**Work to complete:** Of the lines listed below, return exactly those that run from the line containing "# Open ways" through the line containing "point = shown.matrix_world", both included.

## BEGIN

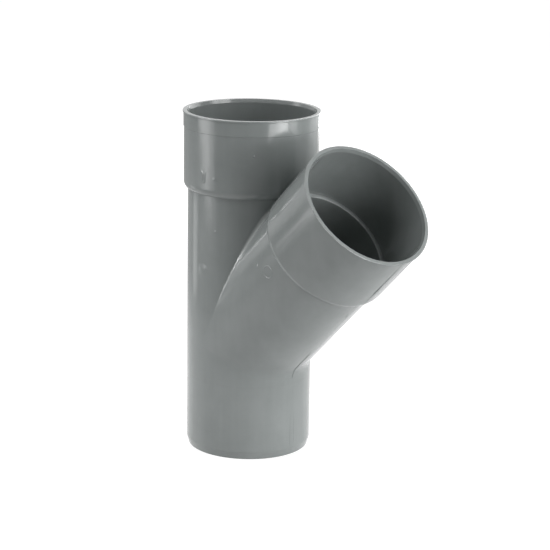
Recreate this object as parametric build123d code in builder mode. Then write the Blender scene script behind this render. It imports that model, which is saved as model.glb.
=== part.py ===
from build123d import *
import os
from math import acos, cos, radians, sin, sqrt, tan

# Lateral wye fitting for a 110 mm drain, moulded in one piece.
# +Z runs up the straight run from the spigot end; the branch leans toward +X.

# Pipe size and walls.
pipe_diameter = 110.0
tube_wall = 3.2
socket_wall = 3.5

# Radial gap between a socket's bore and the pipe that is pushed into it.
pipe_clearance = 0.3

# Sockets, measured down from the mouth: inner stop ledge, and foot of the outer shoulder.
socket_depth = 63.0
shoulder_depth = 67.9
shoulder_radius = 7.0
stop_edge_radius = 0.8

# The spigot keeps the pipe's size a little farther up than a socket is deep. The body above it is larger.
spigot_spare = 2.0
body_rise = 0.1
blend_length = 2.0

# Plain body below the lower crotch's curve, and between the upper crotch and a shoulder.
branch_angle = 45.0
collar_length = 3.3
neck_length = 0.3

# Curves in the corners between the tubes, below and above the branch.
crotch_radius = 15.0
crease_radius = 3.0

# Mouth of each socket: bead outside, lead-in taper inside.
bead_height = 1.6
bead_rise = 0.7
mouth_edge_radius = 0.5
lead_in_depth = 3.0
lead_in_rise = 1.0

# Raised band below the mouth of the run socket.
band_height = 13.4
band_rise = 0.5

# Spigot end: outside taper and a broken inner edge.
taper_length = 6.5
taper_angle = 15.0
spigot_edge = 0.5

# The origin is on the run's axis, this far up the spigot, at the middle of its joint.
origin_height = 30.0

# Derived sizes.
pipe_radius = pipe_diameter / 2
body_radius = pipe_radius + body_rise
tube_bore_radius = pipe_radius - tube_wall
socket_bore_radius = pipe_radius + pipe_clearance
socket_radius = socket_bore_radius + socket_wall
lean = radians(branch_angle)
spigot_length = socket_depth + spigot_spare
crotch_height = spigot_length + blend_length + collar_length + crotch_radius * tan(lean / 2)
junction_height = crotch_height + body_radius * tan(lean / 2)
leg_length = body_radius / tan(lean / 2) + neck_length + shoulder_depth
run_length = junction_height + leg_length
tip_radius = pipe_radius - taper_length * tan(radians(taper_angle))

# Frames of the run and the branch, z out along each. Every round starts on their x side: the back of the
# run and the underside of the branch, where its start line stays clear of the upper corner.
run_frame = Plane(origin=(0, 0, 0), x_dir=(-1, 0, 0), z_dir=(0, 0, 1))
branch_frame = Plane(
    origin=(0, 0, junction_height), x_dir=(cos(lean), 0, -sin(lean)), z_dir=(sin(lean), 0, cos(lean))
)


def socket_cup(mouth, band_step):
    """Outside of a socket: shoulder curve, wall, band step and the bead at the mouth."""
    curve_radius = socket_radius - shoulder_radius
    curve_height = mouth - shoulder_depth + sqrt(shoulder_radius**2 - (body_radius - curve_radius) ** 2)
    # The shoulder curve runs on into the tube wall, so that the two surfaces cross.
    root_radius = body_radius - tube_wall / 2
    root_turn = acos((root_radius - curve_radius) / shoulder_radius)
    root = (root_radius, curve_height - shoulder_radius * sin(root_turn))
    middle = (
        curve_radius + shoulder_radius * cos(root_turn / 2),
        curve_height - shoulder_radius * sin(root_turn / 2),
    )
    rim_radius = socket_radius + band_step
    bead_radius = rim_radius + bead_rise
    wall = [(socket_radius, curve_height)]
    if band_step > 0:
        wall.append((socket_radius, mouth - band_height - band_step))
        wall.append((rim_radius, mouth - band_height))
    wall.append((rim_radius, mouth - bead_height))
    wall.append((bead_radius, mouth - bead_height))
    wall.append((bead_radius, mouth))
    wall.append((0, mouth))
    wall.append((0, root[1]))
    with BuildPart() as cup:
        with BuildSketch(Plane.XZ):
            with BuildLine():
                Line((0, root[1]), root)
                ThreePointArc(root, middle, wall[0])
                Polyline(*wall)
            make_face()
        revolve(axis=Axis.Z)
        circles = cup.edges().filter_by(GeomType.CIRCLE)
        fillet(circles.filter_by(lambda e: e.radius > bead_radius - 0.01), radius=mouth_edge_radius)
    return cup.part


def leg_cavity(start, mouth):
    """Inside of a leg: tube bore, stop ledge, socket bore and the lead-in taper."""
    stop = mouth - socket_depth
    with BuildPart() as cavity:
        with BuildSketch(Plane.XZ):
            with BuildLine():
                Polyline(
                    (0, start),
                    (tube_bore_radius, start),
                    (tube_bore_radius, stop),
                    (socket_bore_radius, stop),
                    (socket_bore_radius, mouth - lead_in_depth),
                    (socket_bore_radius + lead_in_rise, mouth),
                    (0, mouth),
                    close=True,
                )
            make_face()
        revolve(axis=Axis.Z)
        circles = cavity.edges().filter_by(GeomType.CIRCLE)
        ledge = circles.filter_by(lambda e: abs(e.arc_center.Z - stop) < 0.01)
        fillet(ledge.sort_by(SortBy.RADIUS)[0], radius=stop_edge_radius)
    return cavity.part


run_cup = socket_cup(run_length, band_rise).moved(run_frame.location)
branch_cup = socket_cup(leg_length, 0).moved(branch_frame.location)
run_cavity = leg_cavity(0, run_length).moved(run_frame.location)
branch_cavity = leg_cavity(0, leg_length).moved(branch_frame.location)

# Broken inner edge of the spigot's end.
with BuildPart() as end_break:
    foot = (Align.CENTER, Align.CENTER, Align.MIN)
    Cone(tube_bore_radius + spigot_edge, tube_bore_radius, spigot_edge, align=foot)

with BuildPart() as wye_body:
    # Run tube: tapered end, spigot wall, and the body above it.
    with BuildSketch(Plane.XZ):
        with BuildLine():
            Polyline(
                (0, 0),
                (-tip_radius, 0),
                (-pipe_radius, taper_length),
                (-pipe_radius, spigot_length),
                (-body_radius, spigot_length + blend_length),
                (-body_radius, run_length - socket_depth / 2),
                (0, run_length - socket_depth / 2),
                close=True,
            )
        make_face()
    revolve(axis=Axis.Z)

    # Branch tube of the same diameter.
    with BuildSketch(branch_frame):
        Circle(body_radius)
    extrude(amount=leg_length - socket_depth / 2)

    # Curves where the two tubes meet: below the branch first, then above it.
    corners = wye_body.edges().filter_by(GeomType.ELLIPSE)
    fillet(corners.filter_by(lambda e: (e @ 0.5).Z < junction_height), radius=crotch_radius)
    corners = wye_body.edges().filter_by(GeomType.ELLIPSE)
    fillet(corners.filter_by(lambda e: (e @ 0.5).Z > junction_height), radius=crease_radius)

    # Sockets.
    add(run_cup)
    add(branch_cup)

    # Open ways through the run and the branch.
    add(run_cavity, mode=Mode.SUBTRACT)
    add(branch_cavity, mode=Mode.SUBTRACT)
    add(end_break.part, mode=Mode.SUBTRACT)

wye_body.part = wye_body.part.moved(Location((0, 0, -origin_height)))
wye_body.part.label = "wye_body"

os.makedirs("parts", exist_ok=True)
export_step(wye_body.part, "parts/wye_body.step")
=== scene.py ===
import bpy
from math import cos, pi, radians, sin, sqrt, tan
from mathutils import Matrix, Vector


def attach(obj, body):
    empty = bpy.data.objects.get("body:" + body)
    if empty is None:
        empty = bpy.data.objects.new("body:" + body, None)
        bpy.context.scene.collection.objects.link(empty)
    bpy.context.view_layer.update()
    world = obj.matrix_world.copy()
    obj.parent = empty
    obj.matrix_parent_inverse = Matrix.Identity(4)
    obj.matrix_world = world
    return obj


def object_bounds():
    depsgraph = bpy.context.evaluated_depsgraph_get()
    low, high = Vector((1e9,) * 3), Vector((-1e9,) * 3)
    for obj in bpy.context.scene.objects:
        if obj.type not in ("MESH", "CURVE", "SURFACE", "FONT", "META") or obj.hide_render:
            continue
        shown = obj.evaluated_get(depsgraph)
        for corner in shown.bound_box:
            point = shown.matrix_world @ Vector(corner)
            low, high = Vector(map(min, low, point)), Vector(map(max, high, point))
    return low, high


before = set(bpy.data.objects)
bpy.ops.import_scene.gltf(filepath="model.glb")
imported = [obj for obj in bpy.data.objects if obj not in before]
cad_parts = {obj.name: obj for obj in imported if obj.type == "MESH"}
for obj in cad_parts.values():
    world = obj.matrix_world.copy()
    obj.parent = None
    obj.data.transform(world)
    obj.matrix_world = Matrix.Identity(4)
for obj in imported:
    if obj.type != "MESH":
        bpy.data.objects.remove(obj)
cad_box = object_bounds()

# The fitting: one injection-moulded piece, the straight run with its spigot and socket and the branch socket
# that leans out at 45 degrees. It is rigid grey drain plastic, coloured right through and left as it comes
# out of the mould, with a satin gloss, faint clouding and a slightly wavy skin.
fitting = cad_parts["wye_body"]

light_grey = (0.224, 0.242, 0.239, 1)
dark_grey = (0.188, 0.205, 0.202, 1)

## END

**Exercise solution:**
    # Open ways through the run and the branch.
    add(run_cavity, mode=Mode.SUBTRACT)
    add(branch_cavity, mode=Mode.SUBTRACT)
    add(end_break.part, mode=Mode.SUBTRACT)

wye_body.part = wye_body.part.moved(Location((0, 0, -origin_height)))
wye_body.part.label = "wye_body"

os.makedirs("parts", exist_ok=True)
export_step(wye_body.part, "parts/wye_body.step")
=== scene.py ===
import bpy
from math import cos, pi, radians, sin, sqrt, tan
from mathutils import Matrix, Vector


def attach(obj, body):
    empty = bpy.data.objects.get("body:" + body)
    if empty is None:
        empty = bpy.data.objects.new("body:" + body, None)
        bpy.context.scene.collection.objects.link(empty)
    bpy.context.view_layer.update()
    world = obj.matrix_world.copy()
    obj.parent = empty
    obj.matrix_parent_inverse = Matrix.Identity(4)
    obj.matrix_world = world
    return obj


def object_bounds():
    depsgraph = bpy.context.evaluated_depsgraph_get()
    low, high = Vector((1e9,) * 3), Vector((-1e9,) * 3)
    for obj in bpy.context.scene.objects:
        if obj.type not in ("MESH", "CURVE", "SURFACE", "FONT", "META") or obj.hide_render:
            continue
        shown = obj.evaluated_get(depsgraph)
        for corner in shown.bound_box:
            point = shown.matrix_world @ Vector(corner)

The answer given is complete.